A Europa na liderança da agenda ambiental
Cerca de um ano depois do compromisso dos 27 Estados da União Europeia para alcançar a neutralidade carbónica em 2050, a Comissão Europeia apresentou estes dias um pacote de propostas designado “Fit to 55”, no que representa a primeira grande iniciativa do acordo ecológico europeu e uma prioridade do mandato de Ursula von der Leyen. O conjunto de propostas para uma economia mais verde abrange áreas como as energias renováveis, a eficiência energética, a construção e reabilitação de edifícios, o uso do solo e o comércio de emissões.
A Comissão Europeia promete uma revolução ambiental e assume que o quer fazer a um ritmo extraordinariamente acelerado: a Europa pretende reduzir as suas emissões de CO2 em 55% até 2030 (face aos valores de 1990). Contando com o entusiasmo e a determinação política de Frans Timmermans, a Comissão pretende por termo às vendas de carros híbridos, a gasolina ou a gasóleo em 2035, um calendário ainda objeto de contestação entre países. Para acelerar a eletrificação do parque automóvel, os Estados membros terão que implementar mais rapidamente os postos de carregamento. O objetivo é tornar o carregamento de veículos elétricos e o reabastecimento de hidrogénio para veículos pesados tão fácil como abastecer um veículo de combustível tradicional – a União Europeia definiu a meta de um milhão de pontos de carregamento para veículos elétricos até 2025 e três milhões até 2030.
Os territórios europeus, em terra e em mar, estarão implicados na dinâmica verde através da integração do mercado europeu do carbono e da imposição de um sistema “poluidor-pagador”. A aviação, em especial para os voos na União Europeia, e a construção, para acelerar a renovação térmica, serão igualmente alvo desta expansão do mercado do carbono. Este último, agora focado em algumas indústrias pesadas, também será revisto para aumentar o preço por tonelada de carbono e quotas mais baixas. Está também prevista uma revisão fiscal para reforçar a atratividade das energias renováveis e penalizar os combustíveis fósseis.

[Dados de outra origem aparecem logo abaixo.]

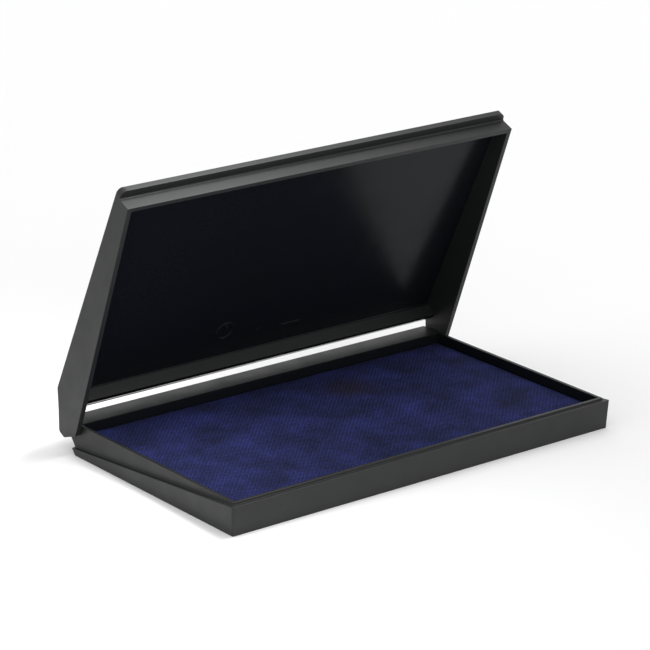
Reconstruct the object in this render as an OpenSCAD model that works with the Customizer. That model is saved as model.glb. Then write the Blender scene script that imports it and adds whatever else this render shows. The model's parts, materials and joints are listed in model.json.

Bruxelas pretende aprovar o pacote em 2023, mas as divergências entre os Estados membros são já evidentes e tenderão a intensificar. A extensão do mercado do carbono aos edifícios, intenção da Alemanha, preocupa a maioria dos países que temem o impacto económico e social do esforço nos inquilinos e senhorios. Em França, a subida do preço da gasolina já está a aumentar os receios de um regresso dos “coletes amarelos”. A dimensão da reforma do mercado do carbono e da tributação da energia também revela divergências. A Europa central e oriental receia enfrentar exigências demasiado elevadas e demasiado rápidas, o que seria muito negativo para a recuperação económica. Os problemas e as tensões pioram com o papel atribuído à energia nuclear e ao gás na transição energética.
Outro eixo do plano que é muito discutido relaciona-se com a criação de um “mecanismo de ajustamento das fronteiras de carbono”, destinado a aumentar as importações de países terceiros com normas ambientais menos rigorosas em determinados sectores-chave (aço, eletricidade, cimento, fertilizantes, alumínio). Paris quer um instrumento ambicioso e rápido para as suas receitas para financiar o plano de recuperação europeu; Berlim e os países do Norte pedem cautela face aos riscos de retaliação comercial. O desafio será também a criação de um mecanismo compatível com as regras da Organização Mundial do Comércio, onde alguns já clamam pelo protecionismo. O resultado das eleições alemãs no outono, e em particular uma vitória dos Verdes, poderá mudar o rumo. Paris quererá aproveitar a presidência rotativa do Conselho da UE, no primeiro semestre de 2022, para influenciar os debates. O conjunto das propostas legislativas passará para o Parlamento Europeu e para o Conselho da UE, que representa o conjunto dos Estados-membros, que irão entrar em negociações para aprovar o conjunto de medidas - um processo que se prevê demorar vários meses.
No ano de realização da COP 26 (conferência das Nações Unidas para ao clima, a realizar no final do ano, em Glasgow), a Europa afirma-se como o primeiro continente a propor uma abordagem holística e concreta à luta contra o aquecimento global. A Europa posiciona-se assim na liderança para a sustentabilidade e deixa uma mensagem às empresas: todos terão de participar num esforço que é muito grande, mas que representa um investimento na competitividade e na soberania do velho continente. O plano de recuperação europeu é um primeiro e importante passo desta nova liderança.